Pierre Saïet, Phalènes

Pierre Saïet, Phalènes

Les unes et les autres

La phalène est un grand papillon nocturne ou crépusculaire, aux ailes délicates et à l’abdomen mince. Le anti-héros Pierre Saïet est dans ses rêves nocturnes hantée par elle à travers les jeunes filles et femmes qui d’une manière ou une autre furent ses amantes.

Durant ses nuits sans sommeil, il fait leur compte pour combattre l’insomnie, oublier les bruits de la rue et tromper l’ennui. Le remède n’est pas parfait mais plus efficace que la recette consistant à compter les moutons : « À force de dénombrer les brebis d’un troupeau imaginaire, on se noie vite sous le suint de la laine ».

Tout est écrit ici non sans humour là où dans leur décompte les prénoms retiennent l’attention du godelureau veilleur. Si bien que, paradoxalement, le sommeil n’est plus de saison.
Car cette mémoration entraîne des troubles tant certains prénoms féminins se ressemblent, d’où de multiples confusions d’autant que la spéculation rétrospective mélange amies ou amantes ce qui perturbe sensiblement la liste que le narrateur veut alphabétique qui ne donne pas pour autant toute satisfaction requise étant donné les doublons.

Mais de toute façon aucune méthode ne peut être rigoureuse dans la saisie des beautés plus lointaines que proches. Il y a là de quoi prolonger l’insomnie indéfiniment. Pour autant, ce narrateur ne joue pas le Don Juan et encore moins « un banal tireur, si j’ose user de cette horrible métaphore de soudard. » écrit l’auteur.
Il se veut juste l’épris des femmes au point d’en aimer autant leurs défauts que « leur insupportable complexité intérieure. »  Ce qui n’empêche pas le pseudo-machiste de les écouter.
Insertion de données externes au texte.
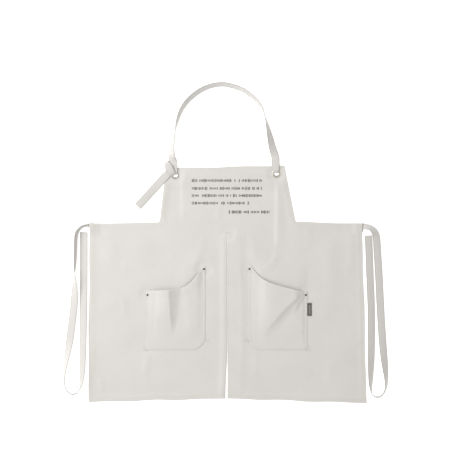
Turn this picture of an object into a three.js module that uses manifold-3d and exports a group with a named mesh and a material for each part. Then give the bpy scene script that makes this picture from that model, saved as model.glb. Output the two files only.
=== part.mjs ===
// A split work apron of natural canvas, lying on its back with its front up.
// Millimetres. X runs to the right as seen from the front, Y from hem to neck, Z up out of the cloth.
// The origin is the middle of the apron's outline, on the surface that it lies on.
// Left and right in the names are as seen from the front.
import * as THREE from 'three';
import { mergeVertices } from 'three/addons/utils/BufferGeometryUtils.js';
import Module from 'manifold-3d';

const wasm = await Module();
wasm.setup();

// ---- Driving dimensions ----
const GAP = 0.3; // between pieces that touch
const CLOTH = 1.2; // one layer of canvas
const HEM = 2.4; // canvas turned over and stitched
const HEM_WIDTH = 12;
const BIB_HEM_WIDTH = 34; // the deep top hem that carries the eyelets
const FACING_WIDTH = 46; // the wide turning beside the slit

const HALF_WIDTH = 446;
const LEFT_TOP_X = -443; // the skirt's upper corners stand a little inside its lower ones
const RIGHT_TOP_X = 436;
const LEFT_HEM_Y = -373;
const SLIT_HEM_Y = -365;
const RIGHT_HEM_Y = -380;
const WAIST_Y = 196; // top edge of the wings
const FOLD_Y = 160; // the line about which the two legs lift, level with the top of the slit
const FOLD_GAP = 1.6; // from that line to each panel
const SLIT_TOP_HALF = 0.8;
const SLIT_HEM_HALF = 3;

const BIB_TOP_LEFT = [-197, 372];
const BIB_TOP_RIGHT = [182, 380];
const BIB_FOOT_LEFT = [-217, 205];
const BIB_FOOT_RIGHT = [217, 205];
const BIB_CORNER = 7; // size of the small curve from bib into wing
const BIB_LIFT = 3.6; // the strap behind the bib's top holds it this far up
const LIFT_FROM_Y = 296;
const LIFT_TO_Y = 336;

const EYELET_LEFT = [-168, 349];
const EYELET_RIGHT = [156, 354];
const EYELET_R = 12.5;
const EYELET_HOLE_R = 6.5;
const EYELET_METAL = 0.8;

const STRAP_WIDTH = 25;
const STRAP = 1.6; // thickness of a strap
const STRAP_BUNCHED_R = 4.5; // the strap gathered to pass through an eyelet

const POCKET_WIDTH = 191;
const POCKET_INNER_X = { left: -70, right: 65 };
const POCKET_BOTTOM_Y = -210;
const POCKET_INNER_TOP_Y = 56;
const POCKET_OUTER_TOP_Y = -17;
const POCKET_INNER_CORNER = 44; // radius of the rounded corner nearest the slit
const POCKET_OUTER_CORNER = 10;
const POCKET_SEAM = 0.05; // share of the width that lies flat at each side
const POCKET_PUFF = 24; // how far the mouth stands open

const RIVET_CAP_R = 3.8;
const RIVET_POST_R = 1.5;
const RIVET_INSET = 5.5;

const TAG_WIDTH = 13;
const TAG_LENGTH = 42;
const TAG_TOP_Y = -59;

// ---- Materials ----
const canvasCloth = () => new THREE.MeshStandardMaterial({ color: '#dfdad2', roughness: 0.95 });
const webbing = () => new THREE.MeshStandardMaterial({ color: '#e4e0d8', roughness: 0.92 });
const nickel = () => new THREE.MeshStandardMaterial({ color: '#b9b6ad', roughness: 0.3, metalness: 1 });
const agedMetal = () => new THREE.MeshStandardMaterial({ color: '#6d655a', roughness: 0.45, metalness: 1 });
const tagCloth = () => new THREE.MeshStandardMaterial({ color: '#77736b', roughness: 0.9 });
const thread = () => new THREE.MeshStandardMaterial({ color: '#d3cdc2', roughness: 0.8 });

// ---- Solids and booleans ----
function toSolid(geometry) {
  const bare = geometry.index ? geometry.clone() : geometry;
  bare.deleteAttribute('normal');
  bare.deleteAttribute('uv');
  const merged = mergeVertices(bare, 1e-4);
  return new wasm.Manifold(new wasm.Mesh({
    numProp: 3,
    vertProperties: new Float32Array(merged.attributes.position.array),
    triVerts: new Uint32Array(merged.index.array),
  }));
}

function toGeometry(solid) {
  const mesh = solid.getMesh();
  const geometry = new THREE.BufferGeometry();
  geometry.setAttribute('position', new THREE.BufferAttribute(mesh.vertProperties, 3));
  geometry.setIndex(new THREE.BufferAttribute(mesh.triVerts, 1));
  geometry.computeVertexNormals();
  return geometry;
}

// A plate with the given outline between two heights.
function plate(outline, low, high, curveSegments = 8) {
  const shape = outline instanceof THREE.Shape
    ? outline
    : new THREE.Shape(outline.map(([x, y]) => new THREE.Vector2(x, y)));
  const geometry = new THREE.ExtrudeGeometry(shape, {
    depth: high - low, bevelEnabled: false, curveSegments,
  });
  geometry.translate(0, 0, low);
  return geometry;
}

function disc([x, y], radius, low, high, sides = 32) {
  const geometry = new THREE.CylinderGeometry(radius, radius, high - low, sides);
  geometry.rotateX(Math.PI / 2);
  geometry.translate(x, y, (low + high) / 2);
  return geometry;
}

// A ring or stud turned about the vertical axis through a point: its profile is [radius, height] pairs.
function turned(profile, [x, y], sides = 24) {
  const points = profile.map(([r, z]) => new THREE.Vector2(r, z));
  const geometry = new THREE.LatheGeometry(points, sides);
  geometry.rotateX(Math.PI / 2);
  geometry.translate(x, y, 0);
  return geometry;
}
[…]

Et surtout d’espérer voir grandir la liste de concurrentes dans l’épineux jardin des délices avant que la sénilité arrive.

Chacune ici et à sa façon lui répond comme la nymphe Écho pour Narcisse Mais à l’inverse de ce dernier, le narrateur peut beaucoup plus que lui. Comme le prouvent la fantasmagorie du rêveur éveillé et de son soliloque accompagné d’images photographiques, retrouvées au hasard.

jean-paul gavard-perret

Pierre Saïet, Phalènes, Editions Esdée, 56130 Camoël, 2023, 164 p. – 15,00 €.